A below-market $4 placement instantly expanded Rezolve AI’s share count by 19%, vaporizing $200 million in market value and telegraphing that management sees the recent AI hype rally as a fleeting window to raise cash before fundamentals catch up.
The Deal That Broke the Chart
Before Tuesday’s opening bell, Rezolve AI disclosed a private placement: 62.5 million new shares at $4.00 each to institutional buyers. The price was 13% under Monday’s $4.61 close and instantly expanded the float by 19%. Within minutes, the stock collapsed to an intraday low of $3.51, a 23% wipe-out that shaved roughly $200 million off equity value—almost the exact size of the gross proceeds.
Why Institutions Got a Bargain—and You Didn’t
Placement agents routinely price overnight deals at a discount to guarantee uptake, but a 13% haircut after a 180% year-to-date rally screams urgency. The buyers—unnamed funds per the Motley Fool dispatch—secured instant upside while retail holders absorbed the dilution. Post-deal, Rezolve’s share count balloons from 335 million to 397.5 million, slicing every existing holder’s ownership pie by nearly one-fifth.
Management’s Motive: Strike Before Guidance Meets Reality
Less than two weeks ago, Rezolve guided to 2025 revenue of $105 million and 2026 revenue of $220 million, numbers that doubled consensus expectations and ignited a parabolic run from $1.70 to $5.90. Selling equity now lets the company bank a quarter-billion in cash while the multiple is still fantasy-level. Net cash will jump from $38 million to roughly $275 million, buying runway to chase acquisitions and scale sales—before growth has to prove itself.
What the $250 Million Really Buys
- Sales force expansion: 40% of proceeds earmarked to triple headcount in North America and EMEA.
- M&A war chest: Management explicitly seeks “accretive” targets, signaling rollup strategy rather than organic innovation.
- Working-cap cushion: Remainder covers cloud-compute costs that scale with AI customer usage, a hidden cash drain most retail models ignore.
Dilution Math: Why $4 Today Beats $2 Tomorrow
At the pre-announcement price, Rezolve would have needed to sell only 54 million shares to raise $250 million. By accepting a lower price now, management issues 8.5 million extra shares, but avoids the risk of a future raise at potentially half the valuation if AI sentiment cools. From a fiduciary standpoint, the move is rational; from a shareholder standpoint, it’s painful.
Street Signals: Analysts Quiet, Options Market Loud
No sell-side desk has formally updated models, yet options volume exploded to 12× the 20-day average, with 75% of contracts bearishly positioned. The implied volatility spike—95% versus a 60-day average of 58%—tells us pros are pricing in another ±20% move within weeks.

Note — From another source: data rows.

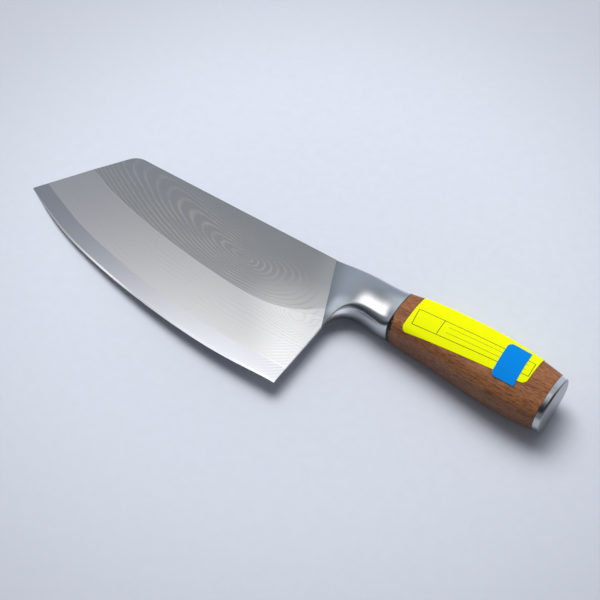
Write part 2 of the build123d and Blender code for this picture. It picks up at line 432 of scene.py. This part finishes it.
def eye_rings(graph, x, y):
    """Distance from the eye of the pattern, in a measure that is long towards the nose."""
    u = graph.minus(x, EYE_PLACE[0])
    v = graph.minus(y, EYE_PLACE[1])
    to_nose = graph.math("MAXIMUM", graph.times(u, -1.0), 0.0)
    to_heel = graph.math("MAXIMUM", u, 0.0)
    bend = graph.math("POWER", to_nose, BEND_POWER)
    run = graph.plus(graph.math("DIVIDE", to_nose, EYE_STRETCH[0]),
                     graph.math("DIVIDE", to_heel, EYE_STRETCH[1]))
    run = graph.math("POWER", run, RING_POWER)

    def rings(bend_share):
        across = graph.math("ABSOLUTE", graph.minus(v, graph.times(bend, bend_share)))
        across = graph.math("POWER", across, RING_POWER)
        return graph.math("POWER", graph.plus(across, run), 1.0 / RING_POWER)

    return rings(graph.between(rings(BEND_GUESS), 7.0, 20.0, *EYE_BENDS))


def etched_phase(graph, point, zones):
    """Counts the etched rings outwards from the eye."""
    wobble = graph.grain(point, (0.014, 0.035, 0.035))
    rings = eye_rings(graph, zones.x, zones.y)
    sway = graph.number_mix(graph.between(rings, 1.0, 10.0), 0.9, 2.6)
    rings = graph.plus(rings, graph.times(sway, graph.minus(wobble, 0.5)))
    rings = graph.math("MAXIMUM", rings, 0.0)
    grown = graph.math("MULTIPLY_ADD", rings, RING_GROWTH, 1.0)
    return graph.math("DIVIDE", graph.math("LOGARITHM", grown, math.e), RING_GROWTH * EYE_SPACING)


def wedge_phase(graph, point, zones):
    """Counts the faint lines of the wedge up from the edge, with a knot near the heel."""
    wobble = graph.grain(point, (0.014, 0.05, 0.05))
    u = graph.minus(zones.x, KNOT_PLACE[0])
    v = graph.minus(zones.y, KNOT_PLACE[1])
    away = graph.plus(graph.times(u, u, KNOT_SPREAD[0]), graph.times(v, v, KNOT_SPREAD[1]))
    knot = graph.times(graph.math("EXPONENT", graph.times(away, -1.0)), KNOT_LIFT)
    field = graph.plus(zones.height, knot, graph.times(wobble, 11.0))
    return graph.math("DIVIDE", field, WEDGE_SPACING)


def thin_lines(graph, phase, low, high):
    """A thin line at each whole count."""
    wave = graph.math("FRACT", phase)
    ridge = graph.math("ABSOLUTE", graph.math("MULTIPLY_ADD", wave, 2.0, -1.0))
    return graph.between(ridge, low, high)


def etched_lines(graph, point, zones, worn):
    """Etched lines of the flat, which fade towards the spine, the nose and the seam."""
    lines = thin_lines(graph, etched_phase(graph, point, zones), 0.40, 1.0)
    over_eye = graph.math("MULTIPLY_ADD", zones.x, FADE_SLOPE, zones.y)
    below_spine = graph.between(over_eye, 17.0, 29.0, 1.0, 0.08)
    behind_nose = graph.between(zones.x, 20.0, 120.0, 0.65, 1.0)
    off_seam = graph.minus(1.0, zones.by_seam)
    return graph.times(lines, below_spine, worn, behind_nose, off_seam, zones.flat, 0.80)


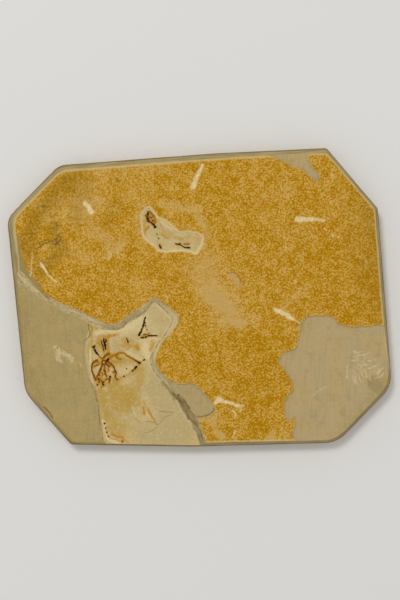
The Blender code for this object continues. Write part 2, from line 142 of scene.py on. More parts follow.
# Marks painted on the stone. Each is its strength, its width at each end, and the points of
# its line.
# On the ochre lamina: bruises left by tools.
PALE = [
    (1, 3, 5.6, (2.3, 85.9), (-0.2, 81.4), (-2.1, 76.8), (-4.1, 71.6)),
    (1, 5.4, 5, (63.2, 50.6), (68, 50.6), (72.8, 50.6)),
    (0.75, 4.6, 3.4, (73, 50.8), (77.2, 50.6), (80.8, 50)),
    (1, 4.4, 5.4, (49.4, -8), (53, -9.8), (57.4, -12)),
    (1, 5, 2.8, (57.4, -12), (61.4, -14.4)),
    (0.8, 1.6, 1.4, (61.4, -14.4), (65.6, -17.2)),
    (1, 3, 6.6, (10.3, -69), (12.9, -66.2)),
    (0.85, 4.6, 4, (12.9, -67), (16.6, -68), (20.7, -68.6), (24.6, -70.6)),
    (0.7, 4.6, 3, (24.6, -70.6), (28.4, -70.6)),
    (0.8, 2, 1.6, (27.4, -72), (26.6, -74.4)),
    (0.85, 1.8, 1.6, (21.6, -73.8), (23.8, -75.6), (23.3, -78.2)),
    (0.6, 1.4, 1.4, (18.6, -72.6), (19.6, -73)),
    (1, 2.2, 2.6, (23.3, -87.2), (22.7, -88.6)),
    (0.8, 1.4, 1.2, (21.7, -90), (21.4, -91)),
    (1, 4.4, 5.4, (-74.4, 60.9), (-71.8, 58.4), (-70.3, 55.6)),
    (0.5, 1.6, 1, (-70, 62), (-64.5, 63.4), (-59.6, 64.2)),
    (1, 2.6, 3, (-103, 21.9), (-101, 18.9), (-99.2, 16)),
    (0.95, 2.4, 1.4, (-98.4, 14.6), (-95.6, 12.2), (-93.1, 10)),
    (0.7, 0.9, 2.4, (-108.5, 29.6), (-108.8, 24), (-109.3, 18.6), (-109.7, 14)),
    (0.6, 2.4, 2, (85.9, 80.4), (86.6, 78.1), (86.5, 76.2)),
    (0.9, 2, 2, (81.4, 44.6), (81.9, 44.4)),
    (0.7, 3, 2.6, (86, 40.6), (87.2, 39.2)),
    (0.6, 1.8, 1.8, (89.8, 39.4), (90.6, 38.8)),
    (0.6, 2, 2, (56.2, 32.2), (56.8, 31.8)),
    (0.6, 3.2, 2.4, (62.6, 11), (62.2, 8.6)),
    (0.6, 2.6, 2.6, (-59.6, 30.6), (-57.2, 27.4), (-59.2, 24.6)),
    (0.5, 1.8, 1.8, (-54, 33), (-52.6, 30.4), (-53.4, 27.6)),
]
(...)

Risk Checklist for Remaining Holders
- Earnings leverage collapses: 19% more shares means 2026 EPS drops from $0.55 to $0.46 overnight.
- Lock-up overhang: Institutions receive registration rights within 45 days; a shelf filing could unleash a secondary wave.
- Acquisition roulette: Cash-rich micro-caps often overpay for growth; any goodwill writedown amplifies future losses.
- AI hype fatigue: Sector rotation out of speculative software names could compress the 25× 2026 sales multiple back toward peer average of 8×.
Trading playbook: Three Scenarios
Bull case: Management lands a marquee acquisition within two quarters, revenue guidance rises, and the stock re-tests $6 by summer. Probability: 25%.
Base case: Organic growth meets guidance, but dilution keeps shares range-bound between $3.50 and $4.50 until Q4. Probability: 50%.
Bear case: Execution missteps or sector rotation drive a retest of the $2 floor, wiping out the entire January rally. Probability: 25%.
Bottom Line
Rezolve AI’s overnight crash is a textbook reminder that in speculative tech, equity is cheapest when prices look richest. Management played the game well for the enterprise, but retail shareholders paid the ante. Until cash turns into contracted revenue, every uptick remains a selling opportunity for the new institutional owners who got their shares at four bucks flat.